September 25, 2025

CodeCommons annual review – 2025-09-22

CodeCommons celebrated its first anniversary by bringing the community together for a plenary event at Inria Paris on September 22, 2025. The day was dedicated to reviewing our progress, sharing a common vision, and diving into the technical work that’s bringing the project to life.

Shared vision and status update

The morning session set the stage with a look at the big picture and a comprehensive status report:

Introduction and vision: Roberto Di Cosmo kicked off the day, reinforcing the mission and future path of CodeCommons.
Status report: Benoit Chauvet and team representatives provided detailed updates on all ongoing activities, showing how the individual pieces are coming together.

Technical tracks and featured presentation

The afternoon split into parallel technical tracks, allowing for in-depth presentations from each task:

Technical track 1: Focused on the core plumbing: Infrastructure and the Unified Data Model.
Technical Track 2: Explored advanced topics like Code analysis, similarity, and AI preferences.
Guest Talk: The day concluded with a special presentation on the Unified Data Architecture at Netflix, delivered by Alexandre Bertails.

A meaningful milestone

Thanks to everyone who joined our annual review! Your engagement and thoughtful questions made the event lively and meaningful. It was fantastic to gather the community, share essential information, and reinforce our common vision. It’s truly encouraging to see the project taking shape and the pieces coming together.
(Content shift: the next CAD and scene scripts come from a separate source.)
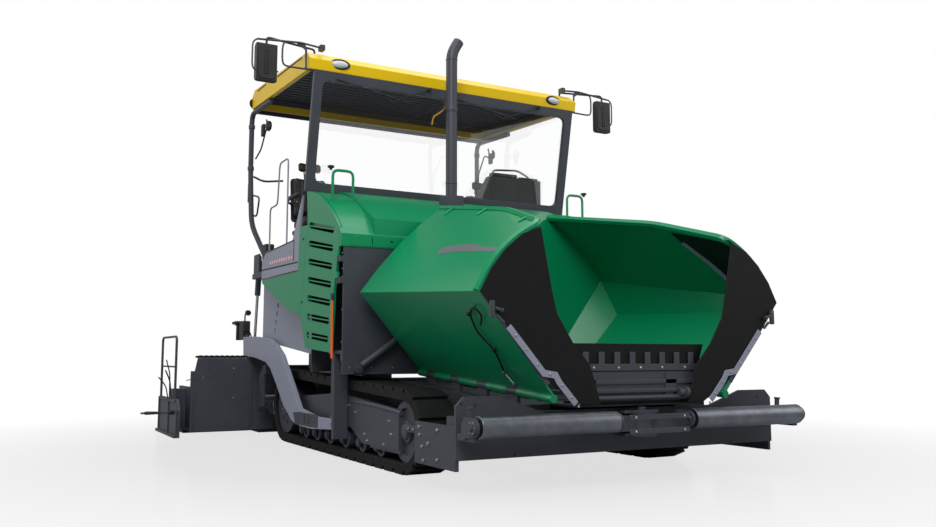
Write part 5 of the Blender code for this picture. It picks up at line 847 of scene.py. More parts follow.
trackTrim = {"idler": (-1.860, 0.325), "sprocket": (1.190, 0.385), "face": 1.300, "rollerZ": 0.165,
             "rollers": (0.658, 0.257, -0.100, -0.506, -0.895, -1.284), "boltFace": 1.334, "across": 20 * mm,
             "bolts": ((-0.878, 0.420), (-1.093, 0.250), (-1.60, 0.390), (-1.644, 0.290), (-1.50, 0.200),
                       (-1.15, 0.200), (-0.717, 0.470), (-2.05, 0.357), (-1.96, 0.357)),
             "guard": [(1.318, -0.780, 0.505), (1.322, -1.20, 0.500), (1.322, -1.60, 0.480),
                       (1.318, -1.80, 0.462)],
             "idlerHub": [(0, 0.060), (0.010, 0.060), (0.016, 0.052), (0.024, 0.052), (0.030, 0.030)],
             "rollerHub": [(0, 0.046), (0.010, 0.046), (0.014, 0.036), (0.022, 0.036), (0.026, 0.018)],
             "sprocketHub": [(0, 0.12), (0.012, 0.12), (0.020, 0.10), (0.030, 0.10), (0.034, 0.05)],
             "hubFace": 1.290, "hubBoltFace": 1.318, "hubBoltRadius": 82 * mm}


def trackFrameTrim():
    shapes = [pipe(trackTrim["guard"], 20 * mm, 0.1, 14),
              turned(trackTrim["idlerHub"], (trackTrim["face"], *trackTrim["idler"]), (1, 0, 0), 28),
              block((1.310, -2.10, 0.330), (1.330, -1.93, 0.385), 0, 10 * mm),
              block((1.310, -1.80, 0.150), (1.330, -1.20, 0.175), 0, 8 * mm)]
    shapes += [turned(trackTrim["rollerHub"], (trackTrim["face"], y, trackTrim["rollerZ"]), (1, 0, 0), 22)
               for y in trackTrim["rollers"]]
    return shapes + [turned(trackTrim["sprocketHub"], (trackTrim["hubFace"], *trackTrim["sprocket"]),
                            (1, 0, 0), 32)]


def trackFrameBolts():
    y, z = trackTrim["sprocket"]
    radius = trackTrim["hubBoltRadius"]
    heads = [(trackTrim["boltFace"], *spot) for spot in trackTrim["bolts"]]
    heads += [(trackTrim["hubBoltFace"], y + radius * cos(t), z + radius * sin(t))
              for t in np.linspace(0, 2 * pi, 11)[:-1]]
    return bolts(heads, (1, 0, 0), trackTrim["across"])


addSides({"trackFrameTrim": (graphitePaint, "root", trackFrameTrim()),
          "trackFrameBolts": (zincSteel, "root", trackFrameBolts())})
print("track frames trimmed")

# Engine bulkhead, orange strip and side panels

sidePanel = {"wall": 1.4985, "face": 1.500, "film": 1.5002, "front": -0.9015, "seam": 4 * mm}
doorCatch = [(0, 0.013), (0.004, 0.013), (0.006, 0.010)]
panelScrews = ((0.36, 1.790), (1.50, 1.805), (0.36, 2.44), (1.38, 1.985), (0.55, 1.965), (1.38, 1.60),
               (0.95, 1.52))
bulkheadScrews = {"small": ((1.482, 1.792), (1.482, 1.656), (1.482, 1.585), (1.482, 1.30), (1.482, 1.02)),
                  "large": ((1.40, 0.80), (1.20, 0.80), (1.00, 0.80))}
panelSeams = ([(0.300, 1.818), (1.588, 1.846), (1.588, 1.860), (0.300, 1.832)],
              [(0.300, 1.737), (1.560, 1.742), (1.560, 1.752), (0.300, 1.747)],
              [(0.430, 2.052), (1.430, 2.030), (1.430, 2.042), (0.430, 2.066)],
              [(0.425, 1.850), (0.440, 1.850), (0.440, 2.060), (0.425, 2.060)])

addSides({
    "orangeStrip": (orangeEnamel, "root", [
        sidePlate([(-0.752, 0.880), (-0.704, 0.880), (-0.694, 1.392), (-0.740, 1.392)], 10 * mm,
                  sidePanel["wall"], 3 * mm)]),
    "stripCap": (blackPlastic, "root", [
        block((sidePanel["wall"], -0.748, 1.394), (1.512, -0.690, 1.452), 0, 10 * mm, 3 * mm)]),
    # red and white film of hazard stripes, and the dark joints between the platform's side panels
    "hazardStripes": (hazardFilm, "root", [
        sidePlate([(0.500, 1.880), (1.320, 1.892), (1.320, 1.922), (0.500, 1.910)], 0.8 * mm,
                  sidePanel["film"], 0.2 * mm)]),
    "panelJoints": (hoseRubber, "root", [
        sidePlate(seam, sidePanel["seam"], sidePanel["wall"]) for seam in panelSeams]),
    "panelScrews": (zincSteel, "root",
                    bolts([(sidePanel["face"], *spot) for spot in panelScrews], (1, 0, 0), 14 * mm)),
    # door catches and the small screws on the bulkhead's front edge
    "doorCatches": (blackPlastic, "side_door_", [
        turned(doorCatch, (sidePanel["face"], *spot), (1, 0, 0), 20)
        for spot in ((0.135, 2.035), (0.140, 1.420))]),
    "bulkheadScrews": (zincSteel, "root", [
        *bolts([(x, sidePanel["front"], z) for x, z in bulkheadScrews["small"]], (0, -1, 0), 9 * mm),
        *bolts([(x, sidePanel["front"], z) for x, z in bulkheadScrews["large"]], (0, -1, 0), 12 * mm)]),
    # rounded edge of the foot shelf below the bulkhead
    "bulkheadFold": (graphitePaint, "root", [
        pipe([(1.500, sidePanel["front"], 0.748), (0.64, sidePanel["front"], 0.748)], 6 * mm, count=8)]),
})

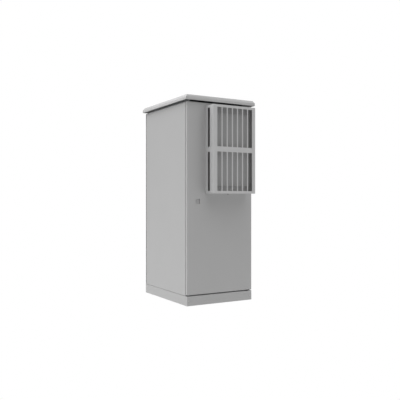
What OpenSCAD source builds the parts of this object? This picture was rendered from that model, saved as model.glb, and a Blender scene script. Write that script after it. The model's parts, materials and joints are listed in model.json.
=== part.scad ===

Check out all sessions below.

Morning session

Introduction and vision, Roberto Di Cosmo

Status report, Benoit Chauvet and team

DiverSE Team activities review (pre-recorded)

Project context metadata collection

Programming language identification

Download morning plenary slides

Technical track 1: Infrastructure and unified data model

Slides

– HPC Infrastructure (Simeon Carstens)
– SWH Fuse (Martin Kirchgessner)
– Storage Compression (Francesco Tosoni)
– Open Source Vulnerabilities (Valentin Lorentz)
– Collect project context data (Caroline Landry)
– Programming Language detection (Baptiste Mehat)
– License detection (Philippe Ombredanne)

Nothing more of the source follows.